Mostly marketing. "Green" aluminum usually just means the smelter was next to a dam. The chemical process—the Hall-Héroult process—still relies on carbon anodes that release $CO_2$. Until we see widespread adoption of inert anode technology (like ELYSIS), there is no such thing as truly "green" aluminum. Buying "green" contracts today is often just paying a premium for a sticker.
The High Cost of "Security"
There is a massive downside to this panic-buying: it kills innovation.
When a company like Ford or VW signs a multi-year deal for a specific volume of metal, they lose the incentive to light-weight their vehicles further. Why spend $50 million on R&D to reduce aluminum usage by 15% if you’re already contractually obligated to buy a fixed amount of the stuff?
This is how industries stagnate. We saw it in the 1970s with steel, and we’re seeing it now. The "rush" is actually a retreat into the comfortable arms of 20th-century bulk purchasing.
The Playbook for the Bold
If I were sitting in the C-suite of a Tier 1 supplier or an OEM, I would do the exact opposite of the current trend.
- De-spec the Purity: Challenge your materials science team to develop components that thrive on "post-consumer" scrap. If your car can't be built out of an old soda can and a recycled engine block, your design is a liability.

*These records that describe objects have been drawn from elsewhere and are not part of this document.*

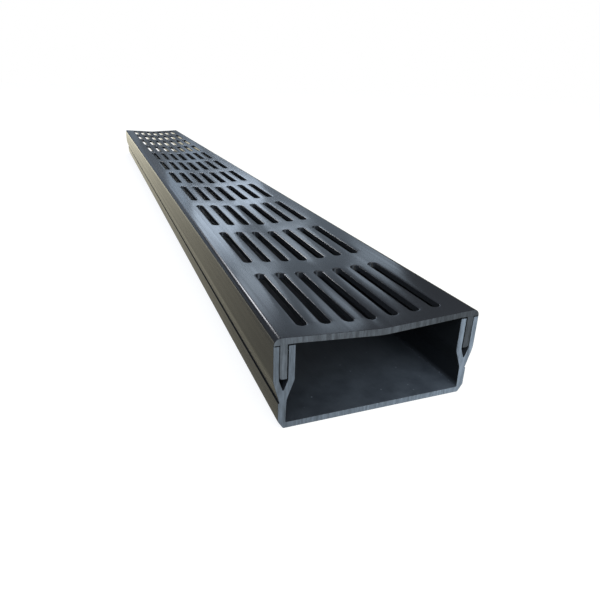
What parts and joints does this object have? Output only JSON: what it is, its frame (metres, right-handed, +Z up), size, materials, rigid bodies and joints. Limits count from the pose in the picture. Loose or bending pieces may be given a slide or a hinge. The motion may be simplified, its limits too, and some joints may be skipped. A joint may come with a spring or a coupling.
{
  "type": "threshold drain",
  "caption": "Threshold drain: a straight plastic trough with forked wall tops, and a dished, slotted grate whose legs stand in the forks and lift out. Both ends are open.",
  "frame": {"origin": "on the underside of the trough's floor, at the middle of the length and of the width", "axes": "+X across the drain, +Y along it, away from the end that the picture shows, +Z up"},
  "size_m": [0.107, 1, 0.0468],
  "materials": {
    "channel_plastic": "black extruded hard PVC with fine lengthwise draw lines, satin",
    "grate_plastic": "black extruded hard PVC, smooth, with a soft blue-grey sheen and sawn ends"
  },
  "bodies": {
    "channel": {"channel": "channel_plastic"},
    "grate": {"grate": "grate_plastic"}
  },
  "joints": [
    {"name": "grate_lift", "type": "slide", "parent": "channel", "child": "grate", "axis": [0, 0, 1], "range_m": [0, 0.03]}
  ]
}
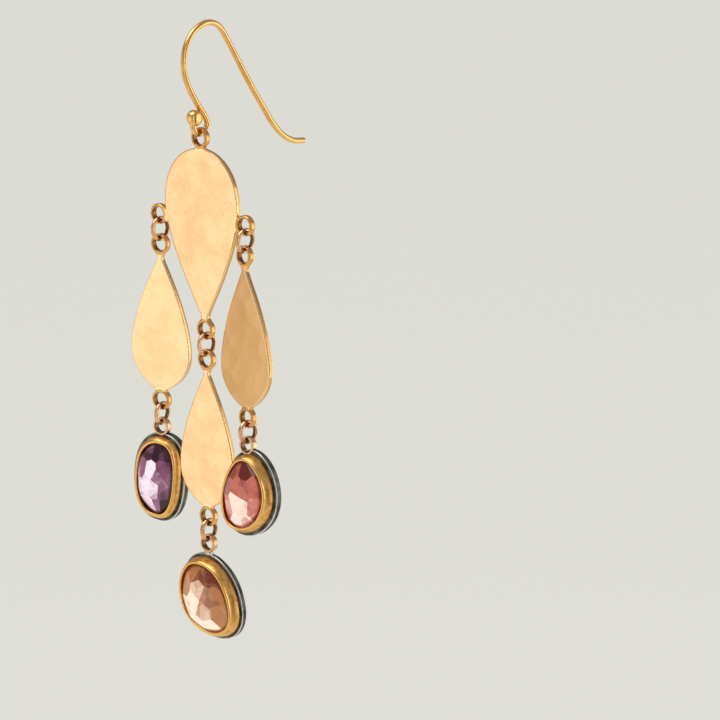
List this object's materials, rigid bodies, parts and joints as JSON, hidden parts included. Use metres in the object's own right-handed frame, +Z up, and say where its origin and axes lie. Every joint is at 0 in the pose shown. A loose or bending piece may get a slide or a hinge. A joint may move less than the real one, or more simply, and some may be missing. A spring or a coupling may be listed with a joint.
{
  "type": "chandelier earring",
  "caption": "Chandelier earring: a fish-hook ear wire, a pear-shaped gold plate and three arms of teardrop plates on jump rings, each ending in a rose-cut stone in a bezel.",
  "frame": {"origin": "underside of the ear wire's arch, where the wire rests in the ear", "axes": "+Z up, the plates and stones face -Y, the long leg of the ear wire runs back towards +Y"},
  "size_m": [0.0276, 0.0241, 0.0826],
  "materials": {
    "plate_gold": "softly planished satin gold",
    "link_gold": "polished pale rose gold",
    "bezel_gold": "satin high-karat gold with a burnished lip",
    "oxidised_silver": "blackened silver, edges worn bright",
    "mauve_stone": "faceted rose cut, mauve",
    "coral_stone": "faceted rose cut, coral pink",
    "champagne_stone": "faceted rose cut, champagne"
  },
  "bodies": {
    "ear_hook": {"ear_hook": "plate_gold"},
    "drop": {"main_plate": "plate_gold", "left_link_upper": "link_gold", "left_plate": "plate_gold", "left_link_lower": "link_gold", "left_setting": "bezel_gold", "left_stone": "mauve_stone", "right_link_upper": "link_gold", "right_plate": "plate_gold", "right_link_lower": "link_gold", "right_setting": "bezel_gold", "right_stone": "coral_stone", "center_link_upper": "link_gold", "center_plate": "plate_gold", "center_link_lower": "link_gold", "center_setting": "bezel_gold", "center_stone": "champagne_stone"}
  },
  "joints": [
    {"name": "drop_swing", "type": "hinge", "parent": "ear_hook", "child": "drop", "pos_m": [0, -0.0012, -0.01393], "axis": [0, 1, 0], "range_deg": [-40, 40]}
  ]
}
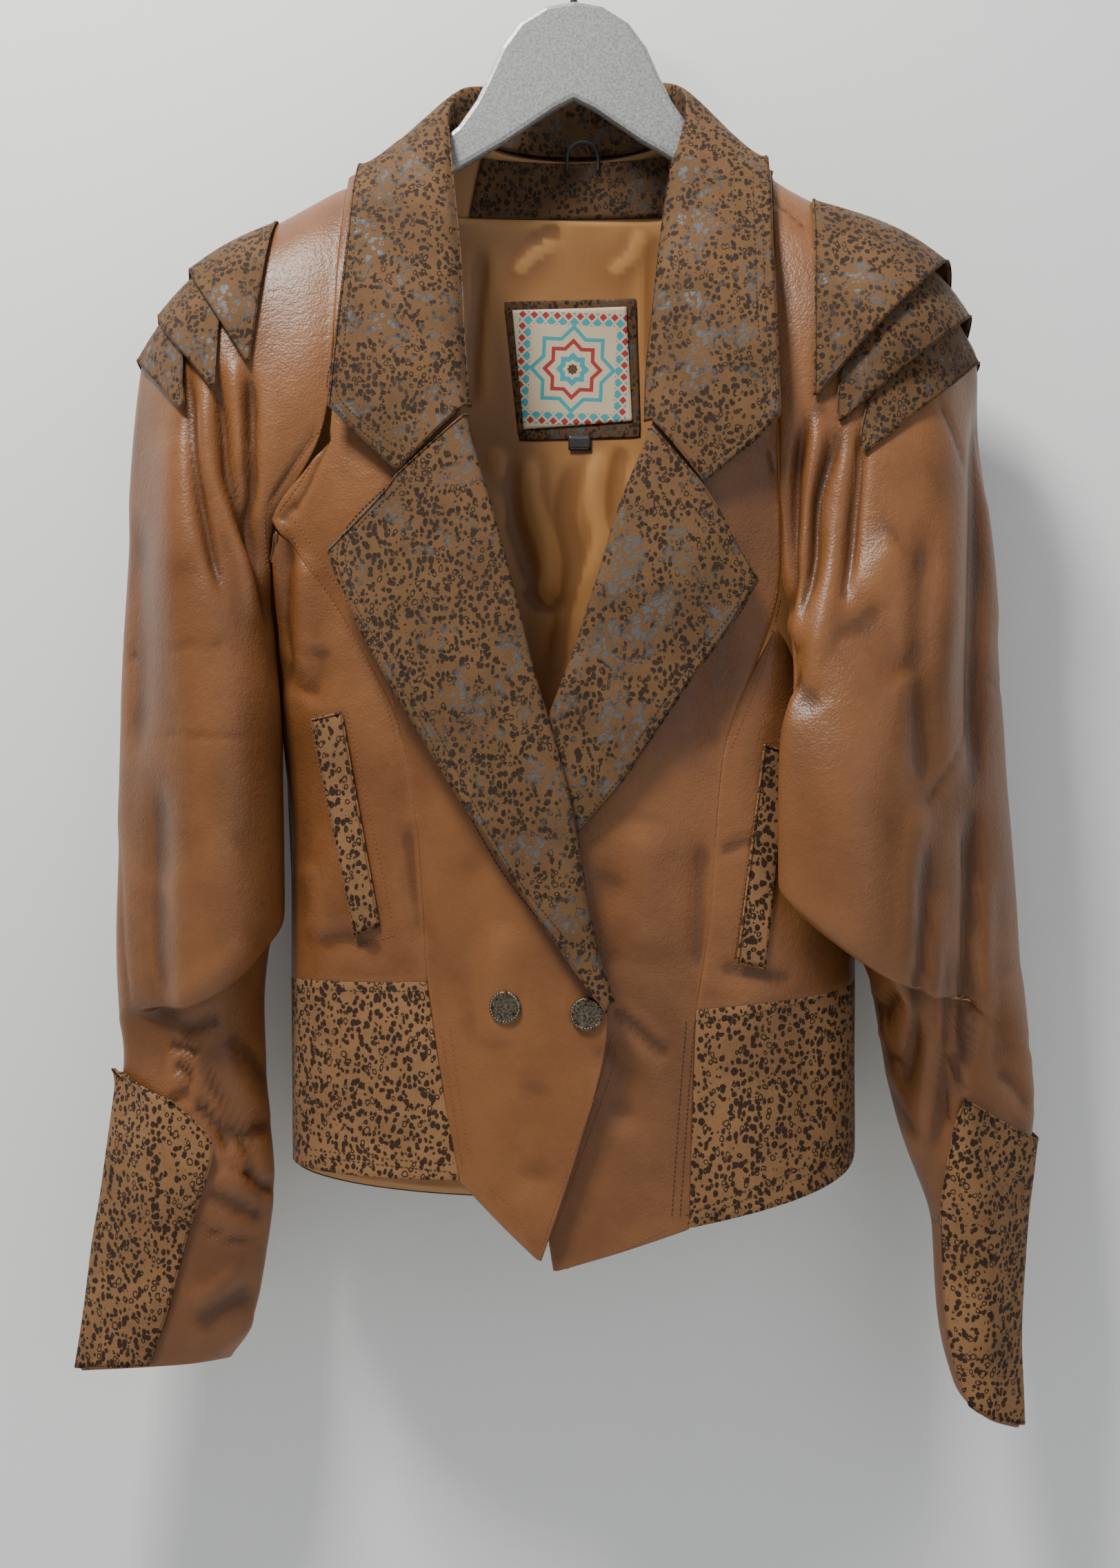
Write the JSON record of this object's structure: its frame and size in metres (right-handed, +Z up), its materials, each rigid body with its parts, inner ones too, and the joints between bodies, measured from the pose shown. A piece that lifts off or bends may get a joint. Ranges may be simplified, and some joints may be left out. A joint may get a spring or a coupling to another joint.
{
  "type": "leather coat on a hanger",
  "caption": "Cropped double-breasted leather coat with wide shoulders, spotted suede collar, lapels, shoulder flaps, hem panels and gauntlet cuffs, hanging open-necked on a moulded hanger",
  "frame": {"origin": "Inner top of the hanger's hook, where it rests on a rail", "axes": "+X to the viewer's right across the shoulders, +Y away from a viewer of the front, +Z up"},
  "size_m": [0.5892, 0.1571, 0.9261],
  "materials": {
    "aged_brass": "antique silver-brass",
    "copper_satin": "copper satin lining",
    "cream_label": "woven label",
    "dark_tape": "woven tape",
    "dark_wire": "dark plated wire",
    "silver_plastic": "moulded, silver-grey paint",
    "spotted_suede": "suede printed with small dark spots",
    "tan_leather": "smooth tan nappa, worn"
  },
  "bodies": {
    "root": {"back": "tan_leather", "collar": "spotted_suede", "cuff_panel_left": "spotted_suede", "cuff_panel_right": "spotted_suede", "flap_left_1": "spotted_suede", "flap_left_2": "spotted_suede", "flap_left_3": "spotted_suede", "flap_right_1": "spotted_suede", "flap_right_2": "spotted_suede", "flap_right_3": "spotted_suede", "front_left": "tan_leather", "front_right": "tan_leather", "hanger_body": "silver_plastic", "hanger_hook": "dark_wire", "hanger_loop": "dark_tape", "hem_panel_left": "spotted_suede", "hem_panel_right": "spotted_suede", "label": "cream_label", "label_patch": "spotted_suede", "lapel_left": "spotted_suede", "lapel_right": "spotted_suede", "lining_back": "copper_satin", "neck_facing": "spotted_suede", "pocket_welt_left": "spotted_suede", "pocket_welt_right": "spotted_suede", "side_front_left": "tan_leather", "side_front_right": "tan_leather", "size_tab": "cream_label", "sleeve_left": "tan_leather", "sleeve_right": "tan_leather", "stud_1": "aged_brass", "stud_2": "aged_brass"}
  },
  "joints": []
}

- Internalize the Smelter: Stop being a customer and start being a producer. Direct investment in secondary smelting facilities located within 500 miles of your assembly plants is the only real "security."
- Weaponize the Scrap: Control your own waste stream. If you aren't tracking every gram of aluminum scrap from the stamping plant back to the furnace, you are throwing money into a fire.
The Middle East conflict is a convenient excuse for boards to explain away rising costs. It’s a "force majeure" they can point to while ignoring the fact that their supply chains are bloated, antiquated, and terrified of change.
The companies that win the next decade won't be the ones with the best contracts in Dubai. They’ll be the ones who realized that the most secure supply chain is the one where you don't need to buy new metal in the first place.
Stop chasing the metal. Start fixing the machine.